By day 13 Pandora was up 15% for day 1 investors.
And, Zynga returned 51% from day 1 to day 40.
Looking at these moves, it's no wonder IPO's are considered risky. The volatility is enough to keep you up at night. Throw in non-existent trading history, unproven accounting controls and nascent profits and you've got a volatile cocktail.
But, for those inclined to think Mr. Zuckerberg has something special, and enough money to keep it that way, there may be an emerging opportunity to buy shares.
The million dollar question remains when?

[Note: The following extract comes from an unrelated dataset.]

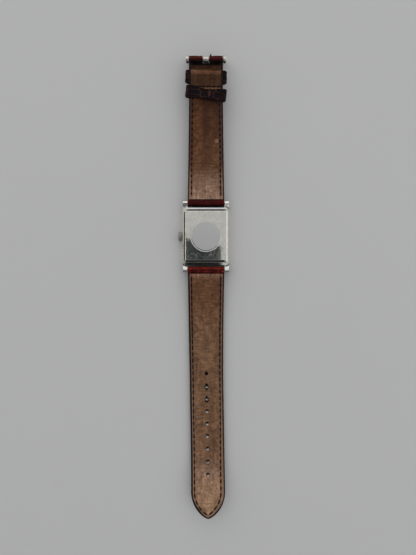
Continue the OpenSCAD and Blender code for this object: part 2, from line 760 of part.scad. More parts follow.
// Point and heading of a path, whose stretches turn at a steady rate
function stretch_point(p, s) = let (a = p[1] + (p[2] - p[1]) * s / p[0], turn = (p[2] - p[1]) * PI / 180)
    abs(turn) < 1e-6 ? s * [cos(a), sin(a)]
        : p[0] / turn * [sin(a) - sin(p[1]), cos(p[1]) - cos(a)];
function path_point(path, s, i = 0) = i == len(path) - 1 || s <= path[i][0]
    ? stretch_point(path[i], s)
    : stretch_point(path[i], path[i][0]) + path_point(path, s - path[i][0], i + 1);
function path_angle(path, s, i = 0) = i == len(path) - 1 || s <= path[i][0]
    ? path[i][1] + (path[i][2] - path[i][1]) * s / path[i][0]
    : path_angle(path, s - path[i][0], i + 1);

// Place of a strap point: x across, s along, t above the lining side
function strap_point(path, x, s, t) = let (p = path_point(path, s), a = path_angle(path, s))
    [x + lean_at(path, s), p[0] - t * sin(a), p[1] + loop_r + t * cos(a)];
function lean_at(path, s) = path == long_path ? long_lean * smooth((s - 15) / (long_l - 15)) : 0;

function smooth(x) = let (k = min(1, max(0, x))) k * k * (3 - 2 * k);
function taper_half(s, run) = (strap_w + (strap_end_w - strap_w) * min(1, s / run)) / 2;
// Half width of the pointed piece: straight sides, an ogive, and a small round at the point
tip_half = strap_end_w / 2;
tip_centre = tip_l - tip_r;
tip_bend = (tip_half * tip_half + tip_centre * tip_centre - tip_r * tip_r) / (2 * (tip_half - tip_r));
tip_from = tip_centre * tip_bend / (tip_bend - tip_r);
function point_half(f) = f < tip_from
    ? sqrt(tip_bend * tip_bend - f * f) - tip_bend + tip_half
    : sqrt(max(0.02, tip_r * tip_r - pow(f - tip_centre, 2)));
function long_half(s) = s < long_l - tip_l ? taper_half(s, long_taper) : point_half(s - long_l + tip_l);
function short_half(s) = taper_half(s, short_taper);

// Height of the padding along the strap, and its dome across the strap
function pad_height(s) = pad_end + (pad_lug - pad_end)
    * (1 - smooth((s - pad_rise) / (pad_run - pad_rise))) * (0.7 + 0.3 * smooth(s / pad_rise));
function pad_dome(u) = abs(u) > pad_edge + 0.01 ? 0
    : 0.06 + 0.94 * pow(max(0, 1 - pow(u / pad_edge, 2)), 0.8);
function pad_mix(s, u) = let (k = smooth((s - 1) / 8)) 1 - k + k * pad_dome(u);

pad_us = [-pad_edge, -0.68, -0.48, -0.24, 0, 0.24, 0.48, 0.68, pad_edge];
face_us = concat([-1, -pad_edge - 0.04], pad_us, [pad_edge + 0.04, 1]);

// Places along a strap where its skin has a ring
function steps_between(a, b, count) = [for (i = [0:count]) a + (b - a) * i / count];
long_steps = concat([1, long_from], steps_between(3, 9, 3), steps_between(12, 35, 8),
    steps_between(45, 80, 3), steps_between(85, long_l - tip_l, 4),
    [for (k = [0.2, 0.35, 0.48, 0.6, 0.7, 0.79, 0.86, 0.91, 0.95, 0.98, 0.995, 1])
        long_l - tip_l + k * tip_l]);
short_pad_end = fixed_at - keeper_w / 2 - 0.2;
short_steps = concat([1, short_from], steps_between(3, 9, 3), steps_between(12, 37, 8),
    [44, short_pad_end, short_l - 4, short_l - 2.6, short_l - 1.2]);

// Half width at a place, on either piece
function half_at(is_long, s) = is_long ? long_half(s) : short_half(s);

// Face leather between its outer skin and the padding
module face_skin(path, is_long, steps) {
    tube([for (s = steps) concat(
        [for (u = face_us) strap_point(path, u * half_at(is_long, s), s,
            -lining_t - face_t - pad_height(s) * pad_mix(s, u))],
        [for (i = [len(face_us) - 1:-1:0]) let (u = face_us[i])
            strap_point(path, u * half_at(is_long, s), s,
                -lining_t - (abs(u) < pad_edge + 0.02 ? pad_height(s) * pad_mix(s, u) : 0))])]);
}

module padding_skin(path, is_long, steps) {
    tube([for (s = steps) concat(
        [for (u = pad_us) strap_point(path, u * half_at(is_long, s), s,
            -lining_t - pad_height(s) * pad_mix(s, u))],
        [for (i = [len(pad_us) - 1:-1:0])
            strap_point(path, pad_us[i] * half_at(is_long, s), s, -lining_t)])], true);
}

module lining_skin(path, is_long, steps) {
    tube([for (s = steps) let (w = half_at(is_long, s)) [
        strap_point(path, -w, s, -lining_t), strap_point(path, w, s, -lining_t),
        strap_point(path, w, s, 0), strap_point(path, -w, s, 0)]]);
}

// Loop of leather round the lug bar, with its end lapped over to the lining
module lug_loop(path, half) {
    rod_x(loop_r, -half, half);
    rotate([path[0][1], 0, 0]) translate([0.05 - half, 0, 0])
        cube([2 * half - 0.1, loop_end - fit_gap, loop_r]);
}

// Holes of the pointed piece, square to the strap where they are
module strap_holes(path) {
    for (i = [0:hole_count - 1]) {
        s = first_hole + i * hole_pitch;
        p = strap_point(path, 0, s, 0);
        translate(p) rotate([path_angle(path, s), 0, 0])
            translate([0, 0, -2 * end_t]) cylinder(r = hole_r, h = 4 * end_t, $fn = 24);
    }
}

module long_place() {
    mirror([0, 1, 0]) translate([0, bar_y, bar_z]) children();
}

module short_place() {
    translate([0, bar_y, bar_z]) children();
}

// Place on the buckle piece at s, with +Y along the strap and the lining side at height 0
module on_short(s) {
    short_place() translate(strap_point(short_path, 0, s, 0))
        rotate([path_angle(short_path, s), 0, 0]) children();
}

module buckle_place() {
    on_short(short_l) translate([0, 0, -buckle_drop]) children();
}

function steps_from(a, b, steps) = concat([a], [for (s = steps) if (s > a && s < b) s], [b]);

module long_strap_face() color(face_leather) long_place() difference() {
    union() {
        lug_loop(long_path, taper_half(0, long_taper));
        face_skin(long_path, true, long_steps);
    }
    rod_x(bar_r + run_gap, -case_w, case_w);
    strap_holes(long_path);
}

module long_strap_padding() color("tan") long_place() difference() {
    padding_skin(long_path, true, steps_from(long_from, long_l - 0.3 * tip_l, long_steps));
    strap_holes(long_path);
}

module long_strap_lining() color(lining_leather) long_place() difference() {
    lining_skin(long_path, true, steps_from(long_from, long_l, long_steps));
    strap_holes(long_path);
}

// Slot at the buckle end that leaves room for the tongue
module tongue_slot() {
    buckle_place() translate([-slot_half, -tongue_ring_r - 0.6, -4]) cube([2 * slot_half, 6, 8]);
}

// Room for the fixed keeper between face leather and lining
module keeper_pocket() {
    on_short(fixed_at) translate([0, 0, -lining_t])
        cube([2 * strap_w, keeper_w + 2 * pocket_gap, keeper_t + 2 * pocket_gap], center = true);
}

module short_strap_face() color(face_leather) difference() {
    union() {
        short_place() {
            lug_loop(short_path, taper_half(0, short_taper));
            face_skin(short_path, false, short_steps);
        }
        buckle_place() {
            half = short_half(short_l) - 0.05;
            rod_x(loop_r, -half, half);
            translate([0.05 - half, fit_gap - loop_end, 0]) cube([2 * half - 0.1, loop_end - fit_gap, buckle_drop]);
        }
    }
    short_place() rod_x(bar_r + run_gap, -case_w, case_w);
    buckle_place() rod_x(bar_r + run_gap, -case_w, case_w);
    tongue_slot();
    keeper_pocket();
}

module short_strap_padding() color("tan") short_place()
    padding_skin(short_path, false, steps_from(short_from, short_pad_end, short_steps));

module short_strap_lining() color(lining_leather) difference() {
    short_place() lining_skin(short_path, false,
        steps_from(short_from, short_l - loop_end, short_steps));
    keeper_pocket();
    tongue_slot();
}

// Keeper: a flat loop round the strap, drawn in x and height and extruded along the strap
module keeper(top, half) {
    inner = half - keeper_t;
    low = -end_t - keeper_room - keeper_t;
    rotate([90, 0, 0]) linear_extrude(keeper_w, center = true)
        translate([0, (top + low) / 2]) difference() {
            rounded(2 * half, top - low, 1.3);
            rounded(2 * inner, top - low - 2 * keeper_t, 0.6);
        }
}

module fixed_keeper() color(face_leather) on_short(fixed_at)
    keeper(-lining_t + keeper_t / 2, short_half(fixed_at) + keeper_gap + keeper_t);

module loose_keeper() color(face_leather) on_short(loose_at) rotate(-keeper_skew)
    keeper(keeper_t + 0.1, short_half(loose_at) + keeper_gap + keeper_t);

// Buckle frame in its own plane: +Y from the bar out to the rail, +Z to the lining side
module buckle_plan() {
    half = buckle_half + arm_w;
    corner = 2.2;
    difference() {
        union() {
            translate([-half, -2 * knuckle_r]) square([2 * half, 2 * knuckle_r + buckle_reach - corner]);
            translate([corner - half, 0]) square([2 * (half - corner), buckle_reach]);
            for (x = [-1, 1]) translate([x * (half - corner), buckle_reach - corner]) circle(corner);
        }
        translate([0, buckle_reach - rail_w - 7]) rounded(2 * buckle_half, 14, 0.9);
        translate([-buckle_half, -3 * knuckle_r]) square([2 * buckle_half, 3 * knuckle_r]);
    }
}

// Side view of the frame: round knuckle, arm that thins out, and rounded rail
module buckle_side() {
    rail_y = buckle_reach - rail_t / 2;
    arm = [for (i = [0:8]) let (k = smooth(i / 8)) [rail_y * i / 8, rail_n * k,
        knuckle_r * (1 - k) + (rail_t / 2 - 0.02) * k + 0.35 * sin(180 * k)]];
    circle(knuckle_r);
    polygon([for (p = arm) [p[0], p[1] - p[2]], for (i = [8:-1:0]) [arm[i][0], arm[i][1] + arm[i][2]]]);
    translate([rail_y, rail_n]) circle(rail_t / 2);
}

module buckle_pose() {
    translate(buckle_axis()) rotate([-buckle_hang, 0, 0]) children();
}

// Axis of the buckle's bar in the watch's frame
function buckle_axis() = let (a = path_angle(short_path, short_l),
        p = strap_point(short_path, 0, short_l, -buckle_drop)) p + [0, bar_y, bar_z];

module buckle_frame() color(steel) buckle_pose() difference() {
    intersection() {
        translate([0, 0, -5]) linear_extrude(10) buckle_plan();
        side_cut(2 * case_w) buckle_side();
    }
    for (x = [0, 1]) mirror([x, 0, 0])
        rod_x(pin_r + fit_gap, buckle_half - eps, buckle_half + arm_w - 0.4);
    translate([-tongue_w / 2 - 0.2, buckle_reach - rail_w - 1, rail_n - rail_t])
        cube([tongue_w + 0.4, rail_w + 2, rail_t / 2 + 0.5]);
}

// Tongue: a ring on the bar and a blade that lies in the rail's notch
module buckle_tongue() color(steel) buckle_pose() {
    top = rail_n - rail_t / 2 + 0.45;
    difference() {
        side_cut(tongue_w / 2) {
            circle(tongue_ring_r);
            polygon([[0, -tongue_ring_r], [buckle_reach - 1, top - tongue_t],
                [buckle_reach + 0.5, top - tongue_t + 0.2], [buckle_reach + 0.5, top - 0.15],
                [buckle_reach, top], [0, top]]);
        }
        rod_x(bar_r + run_gap, -case_w, case_w);
        translate([0, buckle_reach - 1.4, 0]) for (x = [0, 1]) mirror([x, 0, 0])
            translate([tongue_w / 2, 0, -5]) rotate(12) cube([5, 9, 10]);
    }
}

module top_bar() {
    translate([0, bar_y, bar_z]) children();
}

module bottom_bar() {
    translate([0, -bar_y, bar_z]) children();
}

lug_bar_half = lug_gap / 2 - 0.2;
buckle_bar_half = buckle_half - 0.2;
buckle_pin_reach = 0.2 + arm_w - 0.5;

case_middle();
case_back();
back_gasket();
crystal();
crystal_gasket();
crown_tube();
dial();
hour_markers();
movement_ring();
main_plate();
train_bridge();
movement_screws();
button_cell();
cell_clamp();
circuit_board();
quartz_can();
stator();
coil_core();
coil();
minute_hand();
cannon_pinion();
centre_wheel();
hour_hand();
hour_wheel();
minute_wheel();
setting_wheel();
reduction_wheel();
rotor();
clutch();
stem();
crown();
crown_gasket();
setting_lever();
color(steel) top_bar() bar_barrel(lug_bar_half);  // top_bar_barrel
color(steel) top_bar() bar_spring(lug_bar_half);  // top_bar_spring
color(steel) top_bar() mirror([1, 0, 0]) bar_tip(lug_bar_half, pin_reach);  // top_bar_left_tip
color(steel) top_bar() bar_tip(lug_bar_half, pin_reach);  // top_bar_right_tip
color(steel) bottom_bar() bar_barrel(lug_bar_half);  // bottom_bar_barrel
color(steel) bottom_bar() bar_spring(lug_bar_half);  // bottom_bar_spring
color(steel) bottom_bar() mirror([1, 0, 0]) bar_tip(lug_bar_half, pin_reach);  // bottom_bar_left_tip
color(steel) bottom_bar() bar_tip(lug_bar_half, pin_reach);  // bottom_bar_right_tip
color(steel) buckle_pose() bar_barrel(buckle_bar_half);  // buckle_bar_barrel
color(steel) buckle_pose() bar_spring(buckle_bar_half);  // buckle_bar_spring
color(steel) buckle_pose() mirror([1, 0, 0]) bar_tip(buckle_bar_half, buckle_pin_reach);  // buckle_bar_left_tip
color(steel) buckle_pose() bar_tip(buckle_bar_half, buckle_pin_reach);  // buckle_bar_right_tip
long_strap_face();
long_strap_padding();
long_strap_lining();
short_strap_face();
short_strap_padding();
short_strap_lining();
fixed_keeper();
loose_keeper();
buckle_frame();
buckle_tongue();
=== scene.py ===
"""Rectangular wristwatch lying on its face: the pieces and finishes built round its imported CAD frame."""
import json
import math
from contextlib import contextmanager

import bpy
import numpy as np
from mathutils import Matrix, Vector


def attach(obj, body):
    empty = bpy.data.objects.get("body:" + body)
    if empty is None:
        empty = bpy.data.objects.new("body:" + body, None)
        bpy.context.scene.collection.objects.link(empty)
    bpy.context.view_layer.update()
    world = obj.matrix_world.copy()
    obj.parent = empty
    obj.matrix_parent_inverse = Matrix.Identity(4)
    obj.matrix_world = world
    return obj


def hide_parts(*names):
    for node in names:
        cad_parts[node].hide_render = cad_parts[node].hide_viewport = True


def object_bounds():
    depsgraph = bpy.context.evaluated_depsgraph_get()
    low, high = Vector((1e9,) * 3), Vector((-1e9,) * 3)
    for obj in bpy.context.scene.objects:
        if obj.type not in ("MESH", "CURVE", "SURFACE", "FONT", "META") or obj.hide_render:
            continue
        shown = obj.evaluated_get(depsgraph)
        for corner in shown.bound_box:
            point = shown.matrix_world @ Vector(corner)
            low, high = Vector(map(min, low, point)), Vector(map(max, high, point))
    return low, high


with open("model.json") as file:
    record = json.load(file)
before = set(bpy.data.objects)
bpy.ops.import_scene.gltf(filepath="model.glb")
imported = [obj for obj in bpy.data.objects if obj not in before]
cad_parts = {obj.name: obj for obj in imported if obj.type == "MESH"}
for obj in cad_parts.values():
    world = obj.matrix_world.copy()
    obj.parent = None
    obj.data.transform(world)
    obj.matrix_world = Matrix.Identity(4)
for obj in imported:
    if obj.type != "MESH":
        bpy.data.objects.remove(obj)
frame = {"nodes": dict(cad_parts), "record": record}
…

If these other IPO's are a good proxy, it would seem sometime between day 6 and day 23, and somewhere between down 15% and down 40%, offer the best entry.
Since we're currently down 18%, risk takers might want to average into a position during the next few weeks. Odds suggest doing so may pay off once the market settles down.
Disclosure: I am long FB, LNKD.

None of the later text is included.